To avoid this, one of the electrodes is replaced with a super capacitive electrode made from carbon. When the electrode is negatively charged and producing H2, the super capacitor stores energy-rich OH ions. When the direction of current is reversed, the super capacitor releases the absorbed OH, and O2 is produced at the now-positive electrode. “One electrode does the evolution of both oxygen and hydrogen,” explains Joydeep Dutta, professor of applied physics at KTH. “It’s a lot like a rechargeable battery producing H2 — alternately charging and discharging. It’s all about completing the circuit.”
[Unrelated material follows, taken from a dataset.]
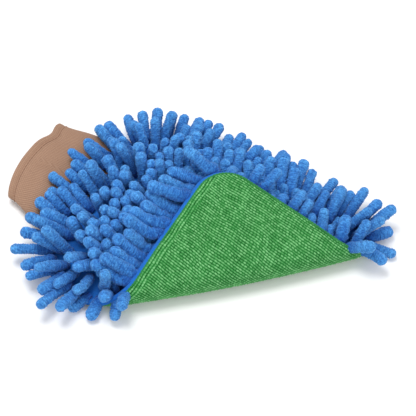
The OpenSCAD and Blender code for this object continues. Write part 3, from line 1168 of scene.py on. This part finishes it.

According to the Science Advances article, an energy efficiency of 69% lower heating value (48 kWh/kg) at 10 mA/cm2 (5 cm × 5 cm cell) was achieved using a cobalt-iron phosphide bifunctional catalyst with 99% Faradaic efficiency at 100 mA/cm2. The researchers also report that laboratory tests showed no apparent electrode degradation as a result of long-term tests, which is important for commercial applications.

Dutta and Esteban Toledo, a doctoral student at KTH who co-authored the paper, have patented the system. With support from KTH Innovation, a company, Caplyzer AB (Stockholm, Sweden;, was already formed in 2021 to scale up the technology.